Key Takeaways
- Joby Aviation has locked in exclusive Dubai air taxi operations for six years, partnering with Uber for booking services
- Both companies are navigating the FAA certification process for their electric vertical takeoff and landing vehicles
- Joby delivered impressive Q4 2025 results with revenue exceeding projections and reduced cash consumption
- Archer boasts a $6 billion order book but remains pre-revenue in the eVTOL sector while burning significant cash
- Nvidia partnerships are helping both firms advance autonomous flying capabilities
The electric air taxi sector has two clear frontrunners: Joby Aviation and Archer Aviation. While both companies are racing toward commercial launch, their strategies and current positions differ significantly.
Joby has successfully negotiated a landmark agreement to bring Dubai its inaugural commercial electric air taxi operation. The arrangement grants Joby sole operating privileges in Dubai for a six-year period, with Uber serving as the booking platform partner.
Dubai is positioning itself to become the world’s first major city to fully incorporate electric air taxis into its public transportation infrastructure. Commercial passenger flights are anticipated to commence once all regulatory requirements and operational preparations are finalized.
On the domestic front, Joby’s progress with the FAA has reached a critical certification checkpoint. The company has also begun generating its initial ride-related revenues, representing a transition from purely developmental activities to early commercial operations.
Joby’s fourth quarter 2025 financial performance exceeded Wall Street expectations. The company reported better-than-anticipated revenue figures while simultaneously reducing its cash consumption rate below analyst estimates. Market observers interpreted these results as encouraging indicators for the company’s journey toward sustainable operations.
Archer Aviation Pursues a Manufacturing Strategy
Unlike Joby, Archer isn’t focused on running its own air taxi service. The company’s business model centers on manufacturing and selling aircraft to operators, supported by what it reports as a $6 billion backlog of orders. Archer has established a production goal of 650 units annually once fully scaled.

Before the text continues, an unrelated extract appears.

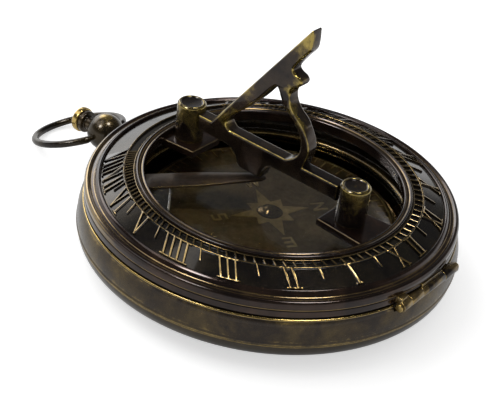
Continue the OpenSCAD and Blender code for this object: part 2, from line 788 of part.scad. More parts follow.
// Outline of the plate, as [y, height over the pivot], scaled with the tip's height
function gnomon_edge() =
    let (s = gnomon_h / 28.9, tip = [-4.4, gnomon_h], b = bar_h / 2,
         foot_y = tip[0] + (gnomon_h - b) / tan(style_angle),
         back = [[-4.5, 27.9], [-4.6, 26.2], [-4.4, 24.6], [-3.3, 23.0], [-2.2, 21.4], [-1.4, 19.9],
                 [-1.9, 19.2], [-3.1, 18.7], [-3.65, 17.9], [-3.2, 17.0], [-2.1, 16.2], [-1.55, 14.9],
                 [-1.9, 13.2], [-3.2, 11.6], [-4.7, 10.5], [-5.7, 9.3], [-6.6, 7.8], [-7.3, 6.0],
                 [-7.35, 4.4], [-6.9, 2.8]])
    concat([[foot_y, 0], [foot_y, b]], [tip + [0.4, -0.1], tip + [0.1, -0.15]],
           smooth([for (p = back) p * s], 3), [[-6.6, b], [-6.6, 0]]);

// Outline of the window between the arm, the leg and the bar
function window_edge() =
    let (s = gnomon_h / 28.9, b = bar_h / 2,
         curve = [[11.7, 2.2], [12.1, 3.1], [11.6, 4.1], [10.4, 5.4], [8.9, 6.8], [6.8, 9.0], [4.5, 11.7],
                  [2.6, 14.3], [1.7, 15.1], [1.1, 14.6], [0.3, 13.1], [-1.2, 11.4], [-3.4, 9.6],
                  [-4.9, 7.5], [-5.4, 5.6], [-5.2, 4.0], [-4.2, 2.7]])
    concat([[10.6, b / 2], [10.6, b]], smooth([for (p = curve) [p[0], p[1] * s]], 3),
           [[-2.6, b], [-2.6, b / 2]]);

module gnomon() {
    ends = bar_ends();
    tail = concat([[11.6, 0], [11.4, -bar_h / 2]],
                  bend([11.4, -bar_h / 2], [8.9, -bar_h / 2 - 0.3], [8.5, 0.8 - tail_h], 5),
                  [[7.9, 0.15 - tail_h], [7.2, -tail_h], [3.3, -tail_h], [2.5, 0.3 - tail_h]],
                  bend([2.3, 0.9 - tail_h], [1.6, -bar_h / 2 - 0.6], [0.4, -bar_h / 2], 5), [[0.4, 0]]);
    color("#4b3d28") difference() {
        upright() union() {
            difference() {
                polygon(gnomon_edge());
                polygon(window_edge());
            }
            polygon(tail);
            translate([ends[0], -bar_h / 2]) square([ends[1] - ends[0], bar_h]);
        }
        for (p = [[ends[0] - cut, 2.2 + cut], [ends[1] - 2.2, 2.2 + cut]])
            translate([0, p[0], pivot_z]) rotate([-90, 0, 0])
                cylinder(h = p[1], r = pivot_r + run_gap);
    }
}

// Stands a plate, drawn as [y, height over the pivot], in the plane of the gnomon
module upright() {
    translate([-plate_t / 2, 0, pivot_z]) rotate([90, 0, 90]) linear_extrude(plate_t) children();
}

case_back();
case_belt();
case_knuckles();
hinge_pin();
dial_plate();
dial_screws();
degree_ring();
pivot_post();
pivot_nut();
glass_pane();
glass_retainer();
glass_bezel();
crown_collar();
crown_ball();
button_spring();
compass_card();
card_rose();
card_magnets();
card_cap();
lid_ring();
hour_ring();
lid_knuckles();
lid_catch();
gnomon_posts();
post_rivets();
gnomon_pins();
leaf_spring();
spring_screws();
gnomon();
push_button();
latch_hook();
bow_ring();
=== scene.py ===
import json
import math

import bmesh
import bpy
from mathutils import Matrix, Vector, noise as fractal


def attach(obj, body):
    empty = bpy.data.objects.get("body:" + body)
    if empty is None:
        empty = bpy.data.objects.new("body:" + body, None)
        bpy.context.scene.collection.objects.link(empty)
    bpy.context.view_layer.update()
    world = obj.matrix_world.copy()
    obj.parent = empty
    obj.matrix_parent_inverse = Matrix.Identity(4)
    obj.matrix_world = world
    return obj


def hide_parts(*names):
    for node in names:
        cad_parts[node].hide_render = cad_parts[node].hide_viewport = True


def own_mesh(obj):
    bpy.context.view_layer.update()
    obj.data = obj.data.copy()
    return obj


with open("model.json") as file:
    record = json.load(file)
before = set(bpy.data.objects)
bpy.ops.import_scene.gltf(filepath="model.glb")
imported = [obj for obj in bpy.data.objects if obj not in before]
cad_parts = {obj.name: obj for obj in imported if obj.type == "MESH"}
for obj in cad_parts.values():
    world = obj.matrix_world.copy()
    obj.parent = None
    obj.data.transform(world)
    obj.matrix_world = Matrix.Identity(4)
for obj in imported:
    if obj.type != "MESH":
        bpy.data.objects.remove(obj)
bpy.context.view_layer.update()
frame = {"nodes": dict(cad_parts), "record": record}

mm = 0.001
bpy.context.scene.view_settings.view_transform = "Standard"
print("stage: frame loaded")

# heights and radii of the compass in mm, the same as in the solids
size = {
    "backHeight": 6.2, "backWall": 1.4, "landRadius": 13.0, "domeRise": 3.0, "caseRadius": 37.0,
    "rimRadius": 35.9, "rimInside": 33.9, "shelfRadius": 33.0, "ledgeRadius": 31.3, "dialSeat": 5.0,
    "bezelFoot": 9.2, "glassTop": 11.1, "glassRadius": 27.4, "rimTop": 11.43, "lidFoot": 11.76,
    "tickTop": 17.16, "lidRadius": 35.8, "hourOut": 32.85, "tickOut": 28.5, "tickIn": 26.3,
    "openRadius": 24.7, "seat": 16.21, "lidUnder": 15.41, "numeralWidth": 4.35, "numeralFall": 1.7,
    "bandDrop": 0.2, "relief": 0.35, "tabTop": 16.46, "tabThick": 1.55, "crownHeight": 7.15,
    "pivotHeight": 21.41, "postRadius": 2.85, "crownPostY": 21.75, "hingePostY": 17.75,
    "hingeY": -36.0, "hingeHeight": 11.595,
}

# the camera that matches the photograph, in metres
camera = {
    "place": (-0.1742, -0.1171, 0.1465),
    "right": (0.62848, -0.76953, 0.11332),
    "up": (0.36392, 0.41967, 0.83151),
    "forward": (0.68743, 0.48135, -0.5438),
    "lens": 93.6,
    "sensor": 36,
    "near": 0.01,
    "far": 20,
}


def addCamera(look):
    data = bpy.data.cameras.new("photoCamera")
    data.lens = look["lens"]
    data.sensor_width = look["sensor"]
    data.clip_start, data.clip_end = look["near"], look["far"]
    obj = bpy.data.objects.new("photoCamera", data)
    bpy.context.scene.collection.objects.link(obj)
    right, up, ahead = Vector(look["right"]), Vector(look["up"]), Vector(look["forward"])
    turn = Matrix((right, up, -ahead)).transposed().to_4x4()
    obj.matrix_world = Matrix.Translation(look["place"]) @ turn
    bpy.context.scene.camera = obj


addCamera(camera)
print("stage: camera placed")


# node trees
def emptyTree(owner):
    owner.use_nodes = True
    owner.node_tree.nodes.clear()
    return owner.node_tree


def put(tree, kind, values=None, **settings):
    node = tree.nodes.new(kind)
    for key, value in settings.items():
        setattr(node, key, value)
    for key, value in (values or {}).items():
        feed(tree, node.inputs[key], value)
    return node


def feed(tree, socket, value):
    if isinstance(value, bpy.types.NodeSocket):
        tree.links.new(value, socket)
    elif value is not None:
        socket.default_value = value


def maths(tree, kind, a, b=0.0, clamp=False):
    return put(tree, "ShaderNodeMath", {0: a, 1: b}, operation=kind, use_clamp=clamp).outputs[0]


def blendColour(tree, share, a, b, kind="MIX"):
    node = put(tree, "ShaderNodeMix", {0: share, 6: a, 7: b}, data_type="RGBA", blend_type=kind)
    return node.outputs[2]


def spread(tree, value, low, high, toLow=0.0, toHigh=1.0):
    node = put(tree, "ShaderNodeMapRange", {0: value, 1: low, 2: high, 3: toLow, 4: toHigh})
    return node.outputs[0]


def noise(tree, place, scale, detail=4.0, rough=0.55, distortion=0.0):
    node = put(tree, "ShaderNodeTexNoise", {"Vector": place, "Scale": scale, "Detail": detail,
                                            "Roughness": rough, "Distortion": distortion})
    return node.outputs[0]


def colour(rgb):
    return (rgb[0], rgb[1], rgb[2], 1.0)


def mixShaders(tree, share, first, second):
    return put(tree, "ShaderNodeMixShader", {0: share, 1: first, 2: second}).outputs[0]


def whiteGlow(tree, kind, strength):
    return put(tree, kind, {"Color": (1, 1, 1, 1), "Strength": strength}).outputs[0]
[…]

Expanding its operational footprint, Archer has purchased Hawthorne Airport in Los Angeles. The facility will serve dual purposes as a testing ground and a future operational center for Southern California activities.
Despite these developments, Archer hasn’t yet recorded any eVTOL-related revenue. The company maintains significant cash expenditures while advancing through the FAA certification pipeline. When commercial revenue generation will begin remains an open question.
Both manufacturers have established collaborations with Nvidia to accelerate autonomous flight capabilities. They’re leveraging Nvidia’s IGX Thor platform to engineer the systems required for future pilotless operations.
Investment Comparison: Analyzing Both Stocks
Joby’s shares currently trade near $9.89. Wall Street consensus targets the stock at $12.56, indicating the current price sits approximately 21% below analyst expectations. The stock has experienced a roughly 6.3% decline over the last month despite positive Dubai developments.
With a market capitalization hovering around $9.7 billion, Joby’s 52-week trading range spans from $4.96 to $20.95, illustrating the considerable volatility characteristic of the stock throughout the past year.
Joby’s strategic acquisitions include Blade’s helicopter ride-hailing and aerial delivery operations purchased in 2025, along with Uber’s aerial business unit acquired in 2020. These transactions established operational infrastructure ahead of commercial service initiation.
Financial analysts characterize both investments as speculative with substantial risk profiles. Neither enterprise has achieved profitability, and both require continued capital infusions.
Joby’s superior Q4 2025 financial metrics and more defined near-term revenue trajectory have prompted some analysts to regard it as more favorably positioned than Archer for upcoming years.
The Dubai service launch remains scheduled for 2026, contingent upon completing outstanding regulatory procedures.